Destruction has not been at all uncommon in the creation of “historic” settings—the creation of Colonial Williamsburg involved the demolition of over 700 buildings. What’s singularly unusual in Philadelphia was the city’s determination to replace these not with faux-historical structures but only with modern ones. It was a unique melding of two mid-century urges, one to create colonial theme parks and another to build only in modern forms.
There were some who argued for uniform colonial reconstruction, but numerous persons involved in the process, most notably Ed Bacon, Philadelphia’s urban planning director, favored new construction in modern form. In the April 6, 1957 issue of the New Yorker, Lewis Mumford summarized this argument: “Since so much that is historically genuine remains, why should anyone debase its value by minting and scattering about false coin that the innocent will take as real money?”
Modern infill was believed to be a means complementary to historic fabric that would attract affluent residents back to the city—a neighborhood with something for everyone. Documents on the Society Hill Historic District involve somewhat surreal leaps from homes credited to “Lawrence Sink, cabinetmaker” or “Joseph Townsend, house carpenter, and Charles Townsend, watchmaker,” to scions of postwar modernism like I.M. Pei, and almost nothing in between—not because these things didn’t exist, but because they were systematically removed.
Architects were not given license to simply do anything: height limits were strictly enforced (aside from Pei’s Society Hill Towers) to ensure contextual appropriateness. A number of other features were also banned. But otherwise, the answers were up to them.
While occasionally dull or disruptive, the results are often fascinating, managing to complement and accentuate the character of the historic architecture. Most of the architects worked principally in brick, like their predecessors. It’s a great help that the largest scale work was by talents as great as Pei—who designed not only the towers but also two townhouse developments—and the unsung Louis Sauer, an architect whose experiments with rowhouse forms are among the most innovative of the postwar period. Both of their work paid attention to its urban context. Pei’s Bingham Court and St. Joseph’s Way townhouses were designed to engage with both streets and to tie into the neighborhood’s striking greenways.
Sauer’s block of Penn’s Landing Square consists of brick facades that are different on each side and responsive to the existing urban fabric. On one side, facing a historic residential street, Sauer demarcated individual rowhouses with terrace setbacks for each unit. Facing another residential street, he created a solid front, interrupted only by an unusual pattern of doors and windows.
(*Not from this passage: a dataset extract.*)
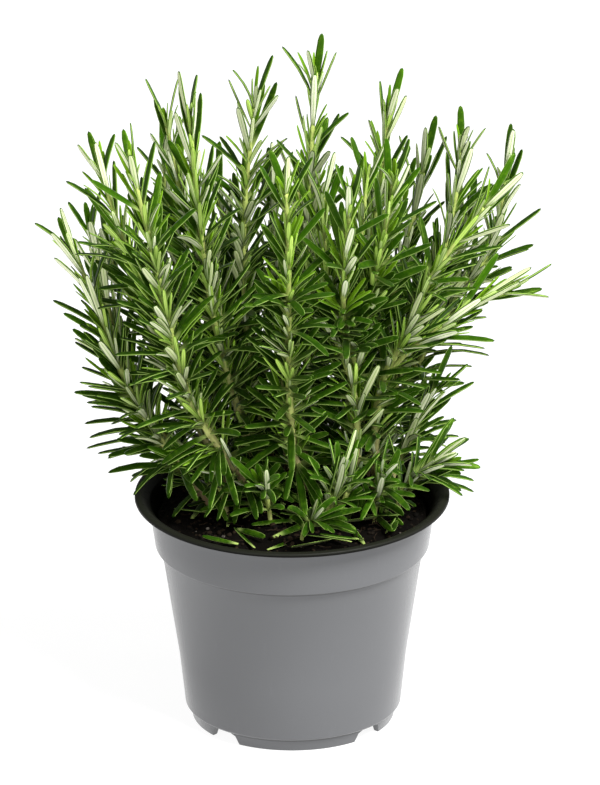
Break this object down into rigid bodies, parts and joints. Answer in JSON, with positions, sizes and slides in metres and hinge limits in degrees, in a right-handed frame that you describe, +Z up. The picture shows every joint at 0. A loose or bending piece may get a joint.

On the other two sides, facing a waterfront park and the Society Hill Towers, Sauer created more assertive facades with a third level of continuous brick but large multistory and recessed windows and terraces designed to engage with more open surroundings. The interior of the block is equally ingenious, a warren of units surrounding internal courts arranged in irregular clusters. All of the units provide purposefully differentiated private and public sides, the former often connected to private gardens.
Sauer’s contextual strategy shows an awareness of the surrounding architecture and experiments within its rough frame. As Antonio Saggio writes in Five Masterworks by Louis Sauer:
The federal style facades of the buildings in the neighborhood are clearly based on a three level division - these being the base of the building at street level, an elevation that unites the horizontal floor levels and the windows of equal width, and a cornice right below the roof. Sauer articulately responded to this organization in his projects, exploiting continuity themes by adding dynamic motifs. On the one hand, he accepts that by introducing new architecture into an existing block he has to adhere to the rules. On the other, he modifies the federal architectural division into three subdivisions; accepting only two of the three elements.
Much of the infill in Society Hill is of a smaller stature, either individual units or a few that are connected: most employ these or similar strategies to experiment with the form of a rowhouse, sometimes with significant nods to Georgian or federal form, sometimes slighter ones. A number, including many of Pei’s townhouses (built between 1964 and 1967), contract the number of street-level windows for the sake of privacy while favoring large windows on the alternate face. William Cox’s beetle-browed 304 Delancey Street (built in the early 1970s) features just two slim windows on each floor of the streetfront, recessed and at the edge of the home. Others include much larger windows than their traditional neighbors, such as Sauer’s McClennan Residence (built in the early 1960s), with a bay window volume spanning two floors. The best rearrange things in even more unpredictable ways. Mitchell and Giurgola’s Franklin Roberts House (built in the late 1960s) slides most windows to the left of the unit while also featuring a traditional dormer.
Infill homes often alter the street wall slightly, either with recessed or protruding elements. Sauer’s McClennen Residence includes a bay window volume jutting for two floors into the street. Adolph DeRoy Mark’s 433 Spruce Street (circa 1960) includes a curved turret jutting out. Mark’s 307 Delancey Street (circa 1973) turns in a heavily rusticated direction, with a prominent chimney and successive setbacks looking like a stranded watermill.
This is not the architecture that draws a crowd to the neighborhood, although tours of such buildings do exist. Modern properties occasionally linger on the market longer than their older peers and their preservation status is not as ironclad as the neighborhood’s older stock. Some are landmarked and many are contributing properties for the city’s Society Hill historic district as they’ve become bookended more recently by Neocolonial construction.
A number of modern structures related to the nearby Independence Mall have been demolished, but the stock of modern housing in Society Hill has endured on the whole. Occasionally ungainly, the combination of historical and modern architecture in Society Hill generally works well thanks to new arrivals determined to flatter their older neighbors. While it’s a shotgun marriage brought about by methods that no preservationist would endorse today, it’s a unique partnership that none should want to tear asunder.